## SUPPLIED INFORMATION
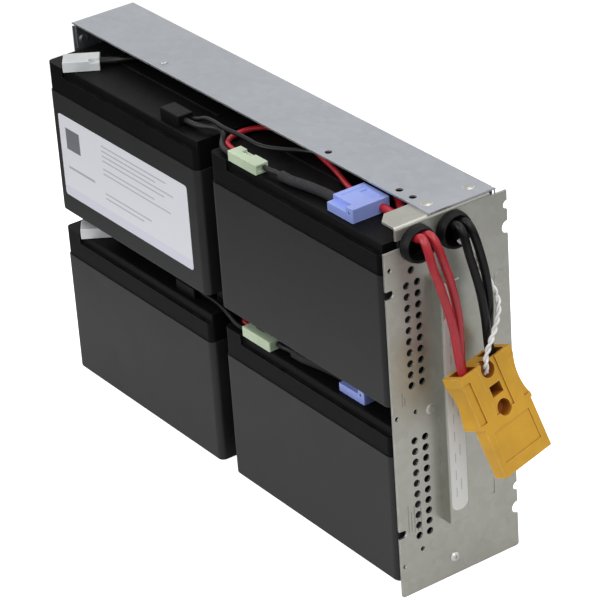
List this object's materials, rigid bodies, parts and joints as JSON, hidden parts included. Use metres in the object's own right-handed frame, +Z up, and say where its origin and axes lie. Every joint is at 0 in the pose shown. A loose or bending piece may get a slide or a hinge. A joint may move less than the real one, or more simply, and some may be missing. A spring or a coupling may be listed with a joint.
{
  "type": "ups battery cartridge",
  "caption": "Plug-in battery cartridge: sealed blocks wired in a shallow folded steel tray, with a punched end panel, a grip and leads to a moulded power connector.",
  "frame": {"origin": "under the middle of the cartridge, on the plane it stands on", "axes": "+X along the tray to the end panel with the leads, +Y from the open front of the blocks to the tray's back sheet, +Z up"},
  "size_m": [0.3818, 0.0789, 0.2176],
  "materials": {
    "amber_plastic": "satin",
    "black_boot_plastic": "satin",
    "black_insulation": "satin",
    "blue_plastic": "satin",
    "case_plastic": "matte",
    "contact_copper": "satin",
    "foam": "matte",
    "green_plastic": "satin",
    "grey_insulation": "satin",
    "grip_steel": "satin",
    "grommet_rubber": "matte",
    "lid_plastic": "matte",
    "red_insulation": "satin",
    "rivet_steel": "satin",
    "screw_steel": "satin",
    "spring_steel": "satin",
    "tinned_blade": "satin",
    "vent_plastic": "matte",
    "white_boot_plastic": "satin",
    "white_insulation": "satin",
    "woven_sleeve": "matte",
    "zinc_steel": "satin"
  },
  "bodies": {
    "root": {"back_pads": "foam", "black_lead_1": "black_insulation", "black_lead_2": "black_insulation", "black_lead_inside_1": "black_insulation", "black_lead_inside_2": "black_insulation", "column_spacers": "foam", "connector_contacts": "contact_copper", "connector_housing": "amber_plastic", "connector_springs": "spring_steel", "corner_rivets": "rivet_steel", "end_panel": "zinc_steel", "floor_pads": "foam", "grip": "grip_steel", "grommet_black": "grommet_rubber", "grommet_red": "grommet_rubber", "left_end_spacers": "foam", "lower_black_boot": "black_boot_plastic", "lower_blue_housing": "blue_plastic", "lower_bridge_wire": "black_insulation", "lower_left_case": "case_plastic", "lower_left_lid": "lid_plastic", "lower_left_terminals": "tinned_blade", "lower_left_vent_cover": "vent_plastic", "lower_link_housing": "green_plastic", "lower_link_wire": "grey_insulation", "lower_loop_wire": "red_insulation", "lower_right_case": "case_plastic", "lower_right_lid": "lid_plastic", "lower_right_terminals": "tinned_blade", "lower_right_vent_cover": "vent_plastic", "lower_sleeve": "woven_sleeve", "lower_white_boot": "white_boot_plastic", "panel_nut": "screw_steel", "panel_rivets": "rivet_steel", "panel_screw": "screw_steel", "red_lead_1": "red_insulation", "red_lead_2": "red_insulation", "red_lead_inside_1": "red_insulation", "red_lead_inside_2": "red_insulation", "right_end_pads": "foam", "row_spacers": "foam", "sense_pair": "white_insulation", "sense_wire_inside": "black_insulation", "tray": "zinc_steel", "upper_black_boot": "black_boot_plastic", "upper_blue_housing": "blue_plastic", "upper_bridge_wire": "black_insulation", "upper_left_case": "case_plastic", "upper_left_lid": "lid_plastic", "upper_left_terminals": "tinned_blade", "upper_left_vent_cover": "vent_plastic", "upper_link_housing": "green_plastic", "upper_link_wire": "grey_insulation", "upper_loop_wire": "red_insulation", "upper_right_case": "case_plastic", "upper_right_lid": "lid_plastic", "upper_right_terminals": "tinned_blade", "upper_right_vent_cover": "vent_plastic", "upper_sleeve": "woven_sleeve", "upper_white_boot": "white_boot_plastic"}
  },
  "joints": []
}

## EXERCISE
Extract the data in full. Keep it word for word.

## FINAL RESULT
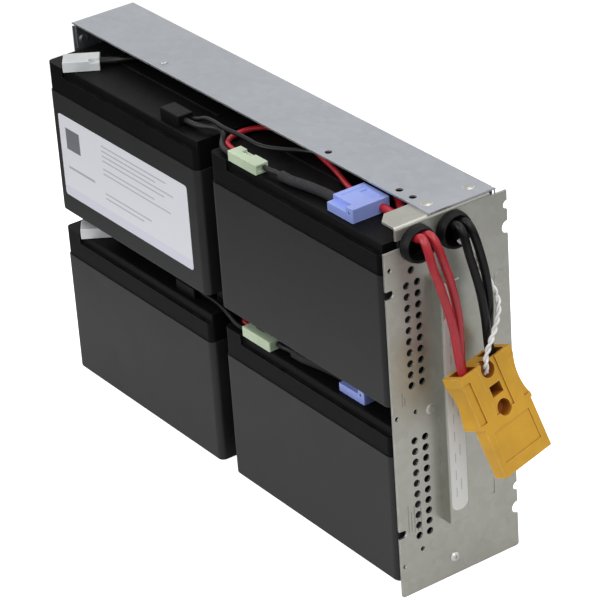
List this object's materials, rigid bodies, parts and joints as JSON, hidden parts included. Use metres in the object's own right-handed frame, +Z up, and say where its origin and axes lie. Every joint is at 0 in the pose shown. A loose or bending piece may get a slide or a hinge. A joint may move less than the real one, or more simply, and some may be missing. A spring or a coupling may be listed with a joint.
{
  "type": "ups battery cartridge",
  "caption": "Plug-in battery cartridge: sealed blocks wired in a shallow folded steel tray, with a punched end panel, a grip and leads to a moulded power connector.",
  "frame": {"origin": "under the middle of the cartridge, on the plane it stands on", "axes": "+X along the tray to the end panel with the leads, +Y from the open front of the blocks to the tray's back sheet, +Z up"},
  "size_m": [0.3818, 0.0789, 0.2176],
  "materials": {
    "amber_plastic": "satin",
    "black_boot_plastic": "satin",
    "black_insulation": "satin",
    "blue_plastic": "satin",
    "case_plastic": "matte",
    "contact_copper": "satin",
    "foam": "matte",
    "green_plastic": "satin",
    "grey_insulation": "satin",
    "grip_steel": "satin",
    "grommet_rubber": "matte",
    "lid_plastic": "matte",
    "red_insulation": "satin",
    "rivet_steel": "satin",
    "screw_steel": "satin",
    "spring_steel": "satin",
    "tinned_blade": "satin",
    "vent_plastic": "matte",
    "white_boot_plastic": "satin",
    "white_insulation": "satin",
    "woven_sleeve": "matte",
    "zinc_steel": "satin"
  },
  "bodies": {
    "root": {"back_pads": "foam", "black_lead_1": "black_insulation", "black_lead_2": "black_insulation", "black_lead_inside_1": "black_insulation", "black_lead_inside_2": "black_insulation", "column_spacers": "foam", "connector_contacts": "contact_copper", "connector_housing": "amber_plastic", "connector_springs": "spring_steel", "corner_rivets": "rivet_steel", "end_panel": "zinc_steel", "floor_pads": "foam", "grip": "grip_steel", "grommet_black": "grommet_rubber", "grommet_red": "grommet_rubber", "left_end_spacers": "foam", "lower_black_boot": "black_boot_plastic", "lower_blue_housing": "blue_plastic", "lower_bridge_wire": "black_insulation", "lower_left_case": "case_plastic", "lower_left_lid": "lid_plastic", "lower_left_terminals": "tinned_blade", "lower_left_vent_cover": "vent_plastic", "lower_link_housing": "green_plastic", "lower_link_wire": "grey_insulation", "lower_loop_wire": "red_insulation", "lower_right_case": "case_plastic", "lower_right_lid": "lid_plastic", "lower_right_terminals": "tinned_blade", "lower_right_vent_cover": "vent_plastic", "lower_sleeve": "woven_sleeve", "lower_white_boot": "white_boot_plastic", "panel_nut": "screw_steel", "panel_rivets": "rivet_steel", "panel_screw": "screw_steel", "red_lead_1": "red_insulation", "red_lead_2": "red_insulation", "red_lead_inside_1": "red_insulation", "red_lead_inside_2": "red_insulation", "right_end_pads": "foam", "row_spacers": "foam", "sense_pair": "white_insulation", "sense_wire_inside": "black_insulation", "tray": "zinc_steel", "upper_black_boot": "black_boot_plastic", "upper_blue_housing": "blue_plastic", "upper_bridge_wire": "black_insulation", "upper_left_case": "case_plastic", "upper_left_lid": "lid_plastic", "upper_left_terminals": "tinned_blade", "upper_left_vent_cover": "vent_plastic", "upper_link_housing": "green_plastic", "upper_link_wire": "grey_insulation", "upper_loop_wire": "red_insulation", "upper_right_case": "case_plastic", "upper_right_lid": "lid_plastic", "upper_right_terminals": "tinned_blade", "upper_right_vent_cover": "vent_plastic", "upper_sleeve": "woven_sleeve", "upper_white_boot": "white_boot_plastic"}
  },
  "joints": []
}